>> begin Supplied data

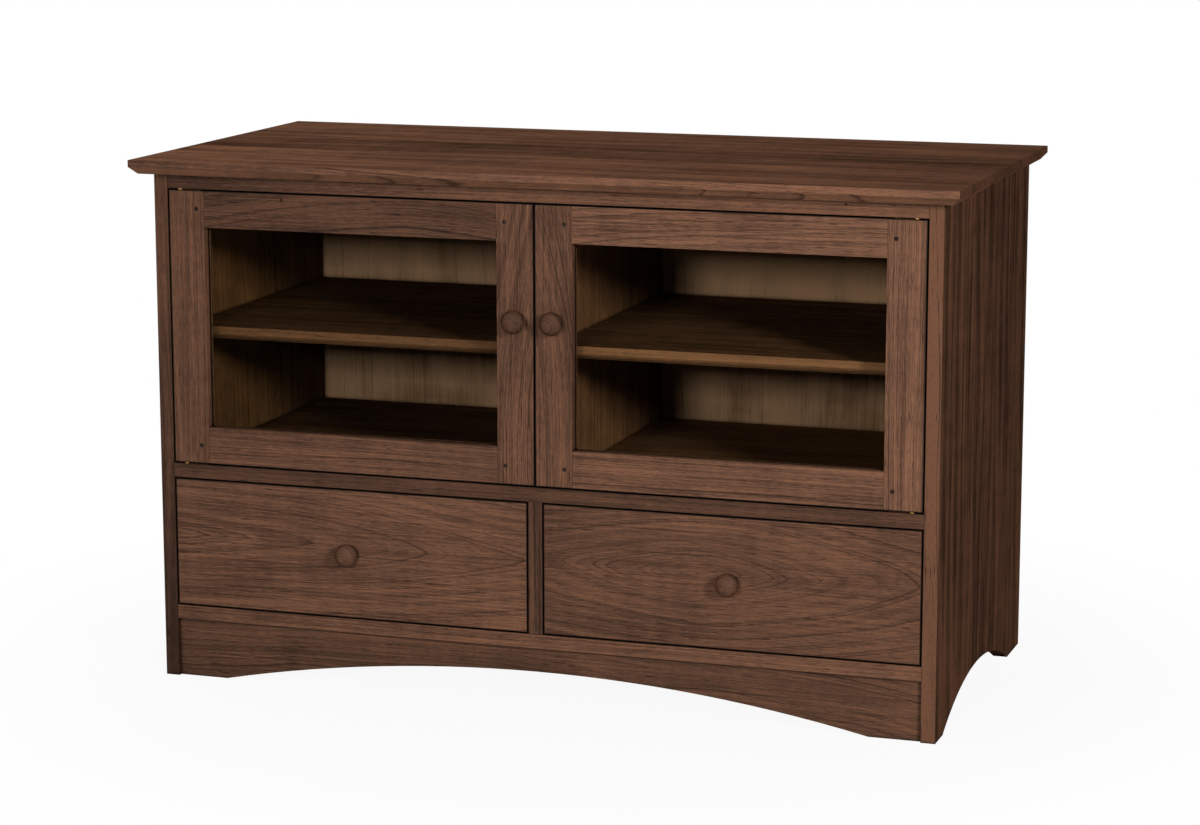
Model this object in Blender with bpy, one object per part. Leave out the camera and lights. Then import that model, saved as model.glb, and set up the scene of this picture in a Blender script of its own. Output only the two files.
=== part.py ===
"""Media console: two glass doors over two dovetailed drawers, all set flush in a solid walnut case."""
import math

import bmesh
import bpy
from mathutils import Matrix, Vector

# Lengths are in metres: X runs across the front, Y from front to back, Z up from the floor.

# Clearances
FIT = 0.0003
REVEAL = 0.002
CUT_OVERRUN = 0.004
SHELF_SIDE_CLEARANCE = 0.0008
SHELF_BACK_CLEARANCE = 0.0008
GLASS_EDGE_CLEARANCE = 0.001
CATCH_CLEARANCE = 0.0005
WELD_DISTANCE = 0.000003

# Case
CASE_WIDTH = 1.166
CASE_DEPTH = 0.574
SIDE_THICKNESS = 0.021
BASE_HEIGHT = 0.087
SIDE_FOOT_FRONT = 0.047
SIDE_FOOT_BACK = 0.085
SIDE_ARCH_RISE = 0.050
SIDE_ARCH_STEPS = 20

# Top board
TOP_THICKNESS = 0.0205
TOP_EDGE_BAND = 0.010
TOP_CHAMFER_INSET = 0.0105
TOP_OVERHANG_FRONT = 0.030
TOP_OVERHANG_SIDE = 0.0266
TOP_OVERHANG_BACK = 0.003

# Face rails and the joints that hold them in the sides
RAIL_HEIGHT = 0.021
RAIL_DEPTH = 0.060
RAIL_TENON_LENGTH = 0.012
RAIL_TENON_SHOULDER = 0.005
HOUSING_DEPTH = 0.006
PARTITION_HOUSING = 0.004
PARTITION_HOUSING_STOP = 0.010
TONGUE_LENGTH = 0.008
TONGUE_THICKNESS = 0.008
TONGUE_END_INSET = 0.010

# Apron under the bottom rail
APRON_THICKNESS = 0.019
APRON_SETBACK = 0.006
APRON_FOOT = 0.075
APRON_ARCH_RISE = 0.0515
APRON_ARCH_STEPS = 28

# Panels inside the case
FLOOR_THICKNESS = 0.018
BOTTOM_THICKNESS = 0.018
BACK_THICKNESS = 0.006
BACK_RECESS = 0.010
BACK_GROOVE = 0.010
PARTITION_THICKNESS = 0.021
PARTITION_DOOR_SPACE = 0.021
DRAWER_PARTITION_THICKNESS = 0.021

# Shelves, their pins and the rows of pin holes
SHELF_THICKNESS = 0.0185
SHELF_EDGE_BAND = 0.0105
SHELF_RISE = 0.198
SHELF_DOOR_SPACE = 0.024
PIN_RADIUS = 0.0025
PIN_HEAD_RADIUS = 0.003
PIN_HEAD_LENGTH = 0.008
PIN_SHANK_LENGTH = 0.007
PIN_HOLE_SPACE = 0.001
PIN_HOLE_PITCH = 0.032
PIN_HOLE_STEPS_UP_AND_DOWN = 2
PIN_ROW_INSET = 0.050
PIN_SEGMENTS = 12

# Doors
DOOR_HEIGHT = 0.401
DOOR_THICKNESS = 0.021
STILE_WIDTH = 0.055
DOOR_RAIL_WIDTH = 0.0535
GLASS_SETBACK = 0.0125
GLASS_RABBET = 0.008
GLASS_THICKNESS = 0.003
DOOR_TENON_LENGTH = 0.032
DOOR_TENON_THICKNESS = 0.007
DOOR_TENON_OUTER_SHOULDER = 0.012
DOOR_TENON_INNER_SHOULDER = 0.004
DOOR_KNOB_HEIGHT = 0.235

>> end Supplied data

_Given task:_
Hand back the material above in full, exactly as written.

_Written solution:_
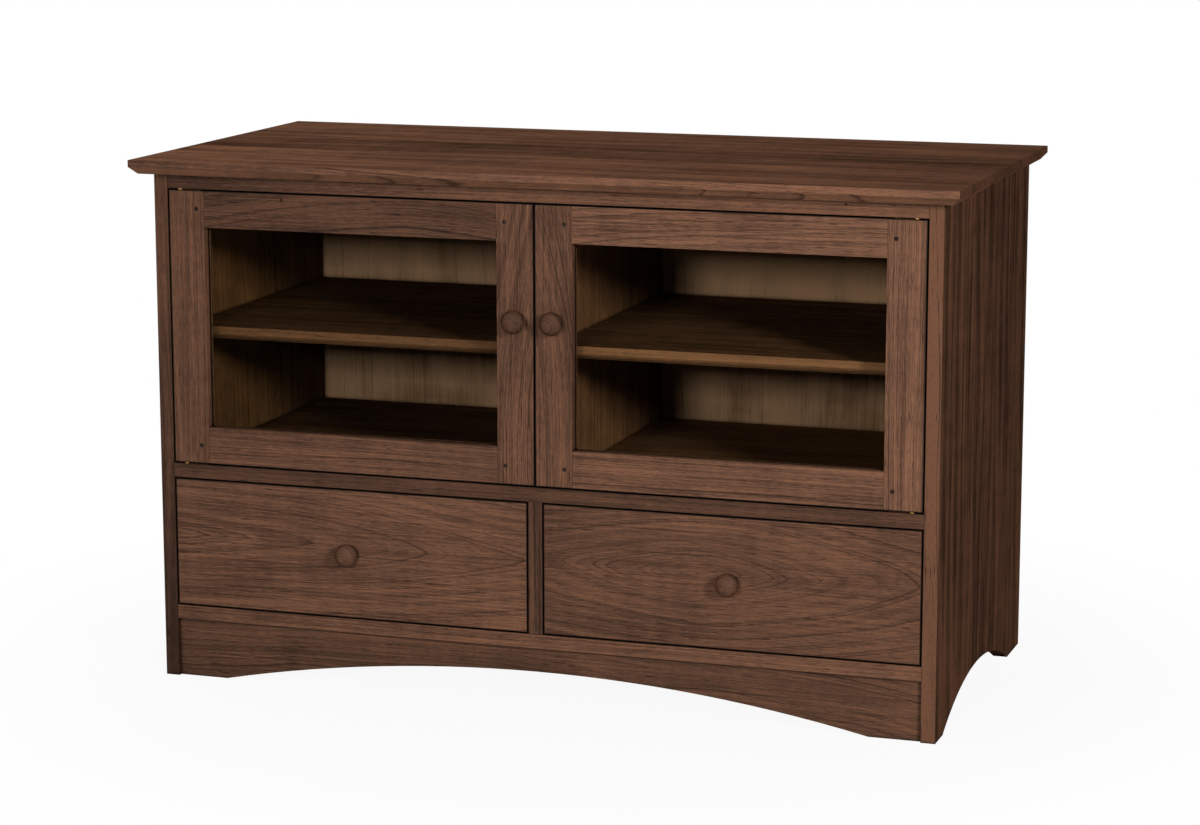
Model this object in Blender with bpy, one object per part. Leave out the camera and lights. Then import that model, saved as model.glb, and set up the scene of this picture in a Blender script of its own. Output only the two files.
=== part.py ===
"""Media console: two glass doors over two dovetailed drawers, all set flush in a solid walnut case."""
import math

import bmesh
import bpy
from mathutils import Matrix, Vector

# Lengths are in metres: X runs across the front, Y from front to back, Z up from the floor.

# Clearances
FIT = 0.0003
REVEAL = 0.002
CUT_OVERRUN = 0.004
SHELF_SIDE_CLEARANCE = 0.0008
SHELF_BACK_CLEARANCE = 0.0008
GLASS_EDGE_CLEARANCE = 0.001
CATCH_CLEARANCE = 0.0005
WELD_DISTANCE = 0.000003

# Case
CASE_WIDTH = 1.166
CASE_DEPTH = 0.574
SIDE_THICKNESS = 0.021
BASE_HEIGHT = 0.087
SIDE_FOOT_FRONT = 0.047
SIDE_FOOT_BACK = 0.085
SIDE_ARCH_RISE = 0.050
SIDE_ARCH_STEPS = 20

# Top board
TOP_THICKNESS = 0.0205
TOP_EDGE_BAND = 0.010
TOP_CHAMFER_INSET = 0.0105
TOP_OVERHANG_FRONT = 0.030
TOP_OVERHANG_SIDE = 0.0266
TOP_OVERHANG_BACK = 0.003

# Face rails and the joints that hold them in the sides
RAIL_HEIGHT = 0.021
RAIL_DEPTH = 0.060
RAIL_TENON_LENGTH = 0.012
RAIL_TENON_SHOULDER = 0.005
HOUSING_DEPTH = 0.006
PARTITION_HOUSING = 0.004
PARTITION_HOUSING_STOP = 0.010
TONGUE_LENGTH = 0.008
TONGUE_THICKNESS = 0.008
TONGUE_END_INSET = 0.010

# Apron under the bottom rail
APRON_THICKNESS = 0.019
APRON_SETBACK = 0.006
APRON_FOOT = 0.075
APRON_ARCH_RISE = 0.0515
APRON_ARCH_STEPS = 28

# Panels inside the case
FLOOR_THICKNESS = 0.018
BOTTOM_THICKNESS = 0.018
BACK_THICKNESS = 0.006
BACK_RECESS = 0.010
BACK_GROOVE = 0.010
PARTITION_THICKNESS = 0.021
PARTITION_DOOR_SPACE = 0.021
DRAWER_PARTITION_THICKNESS = 0.021

# Shelves, their pins and the rows of pin holes
SHELF_THICKNESS = 0.0185
SHELF_EDGE_BAND = 0.0105
SHELF_RISE = 0.198
SHELF_DOOR_SPACE = 0.024
PIN_RADIUS = 0.0025
PIN_HEAD_RADIUS = 0.003
PIN_HEAD_LENGTH = 0.008
PIN_SHANK_LENGTH = 0.007
PIN_HOLE_SPACE = 0.001
PIN_HOLE_PITCH = 0.032
PIN_HOLE_STEPS_UP_AND_DOWN = 2
PIN_ROW_INSET = 0.050
PIN_SEGMENTS = 12

# Doors
DOOR_HEIGHT = 0.401
DOOR_THICKNESS = 0.021
STILE_WIDTH = 0.055
DOOR_RAIL_WIDTH = 0.0535
GLASS_SETBACK = 0.0125
GLASS_RABBET = 0.008
GLASS_THICKNESS = 0.003
DOOR_TENON_LENGTH = 0.032
DOOR_TENON_THICKNESS = 0.007
DOOR_TENON_OUTER_SHOULDER = 0.012
DOOR_TENON_INNER_SHOULDER = 0.004
DOOR_KNOB_HEIGHT = 0.235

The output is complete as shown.